Negative Beliefs About Dentists Does Yourself a Disservice
I know that it may seem like a good idea to believe that dentists are out there to get you, either through pain inducement, over-charging for treatments, over-treating, or all of the above. It may seem as though fear-based thoughts will keep you safe and from harm. However that is the opposite of what really happens. Dentists are there to help you have the mouth you desire. Having a fearless-based relationship between dentist and patient/client promotes the achievement of that healthy mouth most people desire. For example, with the increased interest from the general public to remineralize teeth and cavities, some people are attracted to learning about all the reasons why dentists are bad and ‘out there to get people,’ from the media, online groups and organizations. The reality is however, that dentists are not out there to harm people in any way. In fact dentists are out there to help people. Dentists are highly educated, trained and experienced and are the only people who can diagnose remineralized cavities verses demineralized cavities. Dentists are the only people who can tell someone if their remineralization efforts are working and they can celebrate or if their remineralization efforts are not working and dental problems are on the horizon if changes are not made. So, while it may get a lot of (negative) attention, fear-based thinking about dentists only ends up harming people by creating a poor dentist-patient/client relationship. The most powerful and most beneficial relationship is one of mutual respect.

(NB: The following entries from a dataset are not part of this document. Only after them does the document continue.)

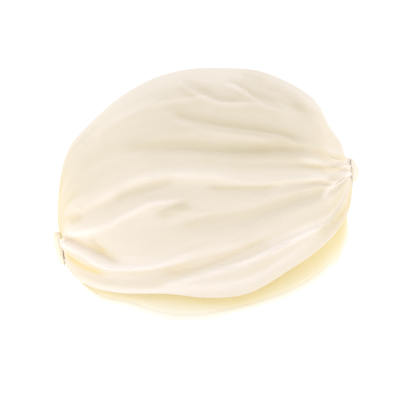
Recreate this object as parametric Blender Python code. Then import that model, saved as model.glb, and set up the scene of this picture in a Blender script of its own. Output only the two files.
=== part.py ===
"""Chemo turban: a gathered crown, a recessed hem band and a small cloth tab over each gather.

Metres. +X is the wearer's front, +Y the wearer's left, +Z up. The origin is the centre of the head
opening, level with the lowest point of the hem over the ears.
"""

import math

import bmesh
import bpy
import numpy as np
from mathutils import Vector

MM = 0.001

# Cloth and making sizes
CLOTH_THICK = 1.6 * MM
ROLL_RADIUS = 3.4 * MM
ROLL_RADIUS_GATHER = 2.0 * MM
ROLL_TURN = math.radians(112)
ROLL_STEPS = 3
SECTION_COUNT = 27
SECTION_FULLNESS = 0.92
LINE_MIN_GAP = 0.007
BAND_RECESS = 5.6 * MM
BAND_RECESS_GATHER = 3.4 * MM
BAND_THICK = 1.8 * MM
BAND_LEAN_FRONT = 6.5 * MM
BAND_LEAN_SIDE = 1.0 * MM
BAND_AROUND = 56
BAND_ROWS = 6
LEFT_LINE_SHIFT = 0.010
LEFT_HEIGHT_CHANGE = 0.22

# Cross-sections of the crown from the front gather (0) to the rear gather (1), in millimetres:
# the rolled lower edge and the top of the crown in side view, the half widths at the widest level
# and at the lower edge, and the share of the height at which the section is widest.
SECTION_COLUMNS = ("along", "edge_x", "edge_z", "top_x", "top_z", "half_width", "edge_width", "widest")
SECTIONS = (
    (0.000, 112.0, 105.8, 111.6, 122.3, 4.0, 3.6, 0.50),
    (0.144, 110.9, 88.9, 105.8, 126.2, 24.0, 20.0, 0.50),
    (0.225, 104.1, 74.3, 101.0, 138.6, 43.0, 38.0, 0.46),
    (0.260, 97.4, 65.2, 94.2, 148.0, 52.5, 47.0, 0.44),
    (0.295, 89.5, 57.7, 86.4, 163.5, 61.0, 55.0, 0.42),
    (0.369, 64.1, 38.9, 60.3, 182.8, 77.0, 71.0, 0.39),
    (0.436, 31.8, 18.9, 31.0, 192.0, 87.0, 80.5, 0.37),
    (0.500, 1.0, 14.2, -1.3, 192.8, 90.0, 83.5, 0.36),
    (0.564, -32.1, 19.2, -33.6, 187.4, 89.0, 82.0, 0.36),
    (0.631, -59.0, 20.4, -62.1, 173.5, 83.0, 75.5, 0.37),
    (0.705, -83.6, 23.9, -88.3, 151.6, 71.0, 63.0, 0.39),
    (0.775, -98.3, 30.4, -105.7, 131.4, 56.0, 48.0, 0.42),
    (0.856, -106.3, 37.4, -113.4, 101.2, 37.0, 31.0, 0.46),
    (0.922, -108.7, 40.4, -114.3, 77.3, 21.0, 17.0, 0.50),
    (1.000, -109.0, 42.3, -110.8, 62.3, 4.0, 3.6, 0.50),
)

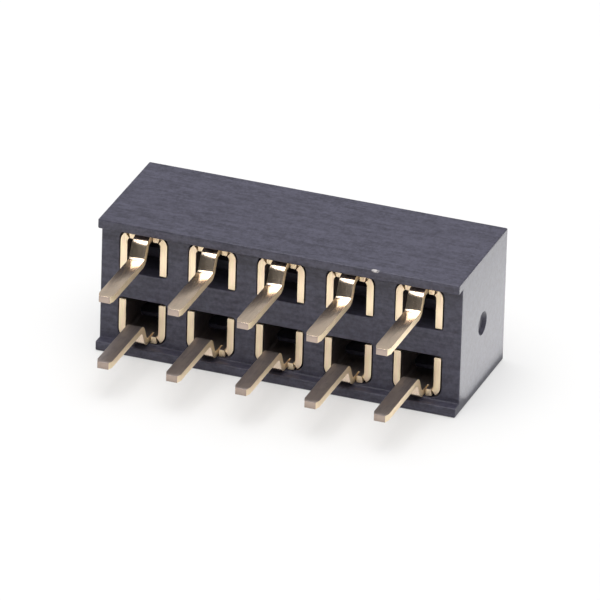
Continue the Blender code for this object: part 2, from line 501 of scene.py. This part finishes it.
# The tail: out along the back wall, in to the grid with two bends, then straight to its tip
def foldTail(bm, length):
    back = contact["backReach"] - contact["stock"] / 2
    foot = block["railHeight"]
    lean = contact["tailSecondBend"] - contact["tailFirstBend"]
    slope = atan2(back, lean)
    radius = contact["tailBendRadius"]
    reach = radius * tan(slope / 2)
    half = contact["tailWidth"] / 2 + near
    edges = [
        edge
        for edge in bm.edges
        if all(
            vert.co.y < foot + near and abs(vert.co.x) < half and vert.co.z > 0
            for vert in edge.verts
        )
    ]
    tail = Fold(bm, edges, (0, -1, 0), (1, 0, 0))
    tail.run(contact["tailFirstBend"] - reach).bend(degrees(slope), radius, contact["bendSteps"])
    tail.run(hypot(back, lean) - 2 * reach).bend(-degrees(slope), radius, contact["bendSteps"])
    tail.run(length + foot - contact["tailSecondBend"] - reach - contact["tailTipLength"])
    tail.run(contact["tailTipLength"])
    tail.narrow(contact["tailTipWidth"] / contact["tailWidth"])


def contactSheet(length):
    bm = bmesh.new()
    foldBase(bm)
    foldBeam(bm)
    everything = bm.verts[:] + bm.edges[:] + bm.faces[:]
    bmesh.ops.mirror(bm, geom=everything, matrix=Matrix.Identity(4), merge_dist=near, axis="X")
    foldTail(bm, length)
    bmesh.ops.recalc_face_normals(bm, faces=bm.faces)
    return meshOf(bm, "contactSheet")


# Where each contact stands in the grid, and which way up
def contactSpots():
    spots = {}
    for name in sorted(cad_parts):
        if name.startswith("contact_"):
            low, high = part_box(name)
            out = 1 if low.z + high.z > 2 * middle else -1
            outer = high.z if out > 0 else low.z
            row = (outer - middle) / mm - out * contact["backReach"]
            spot = Matrix.Translation(((low.x + high.x) / 2 / mm, 0, row))
            spots[name] = spot @ Matrix.Rotation(0 if out > 0 else pi, 4, "Y")
    return spots


def addContacts(innerPaintedShade, outer, edge):
    spots = contactSpots()
    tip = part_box(min(spots))[0].y
    sheet = contactSheet((blockLow.y - tip) / mm)
    for name, spot in spots.items():
        mesh = sheet.copy()
        mesh.transform(toFrame @ spot)
        piece = newPiece(name.replace("contact", "springContact"), mesh, innerPaintedShade, outer, edge)
        stock = piece.modifiers.new("stock", "SOLIDIFY")
        stock.thickness = contact["stock"] * mm
        stock.offset = 0
        stock.use_even_offset = True
        stock.material_offset = 1
        stock.material_offset_rim = 2
        feet = piece.modifiers.new("roundedFeet", "BEVEL")
        feet.width = contact["footRadius"] * mm
        feet.segments = contact["footSteps"]
        feet.limit_method = "WEIGHT"
        worn = piece.modifiers.new("wornEdges", "BEVEL")
        worn.width = contact["edgeRadius"] * mm
        worn.segments = contact["edgeSteps"]
        worn.limit_method = "ANGLE"
        worn.angle_limit = radians(contact["sharpAngle"])
        shadeEvenly(piece, contact["sharpAngle"])
        dress(piece, name)


block = {
    "halfLength": blockHigh.x / mm,
    "height": (blockHigh.y - blockLow.y) / mm,
    "halfWidth": (blockHigh.z - blockLow.z) / 2 / mm,
    "railHeight": 0.40,
    "railThickness": 0.36,
    "edgeRadius": 0.05,
    "edgeSteps": 3,
    "mouthRadius": 0.03,
    "mouthSteps": 3,
    "pocketRadius": 0.38,
    "wingPocketRadius": 0.15,
    "roomRadius": 0.05,
    "roomStart": 0.50,
    "cornerSteps": 6,
    "ceiling": 4.25,
    "pinHole": 0.90,
    "pinHoleDip": 0.20,
    "leadIn": 1.50,
    "leadInDepth": 0.40,
    "overlap": 0.02,  # of two cores, where one cavity opens into the next
    "overhang": 0.50,  # of a core, outside the block
    "gateDiameter": 0.86,
    "gateTaper": 0.20,
    "gateDepth": 0.13,
    "gateHeight": 2.62,
    "gateLift": -0.07,
    "gateSteps": 64,
    "sharpAngle": 35,
}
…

Fear, fear, fear… so much fear in dentistry. People fear getting a cavity, then they are scared in the dental chair having the treatment. After the treatment they fear the treatment will harm their overall health. If they don’t end up getting a cavity, they fear their remineralized tooth will suddenly turn into an aggressive cavity. They fear dentists are out there to ‘get them’ financially and/or through bad treatments. It is time to end all this fear.
People want a healthy mouth. Dentists want to help people achieve a healthy mouth. Drop the fear and these two wonderful desires will become a reality. Now that’s something to smile about!

 

1 Roberson TM, Heymann HO, Swift EJ. Sturdevant’s Art & Science of Operative Dentistry, 4th ed. (Chapel Hill, North Carolina: Mosby, Inc, 2002), 99

2 Roberson TM, Heymann HO, Swift EJ. Sturdevant’s Art & Science of Operative Dentistry, 4th ed. (Chapel Hill, North Carolina: Mosby, Inc, 2002), 90, 98, 424.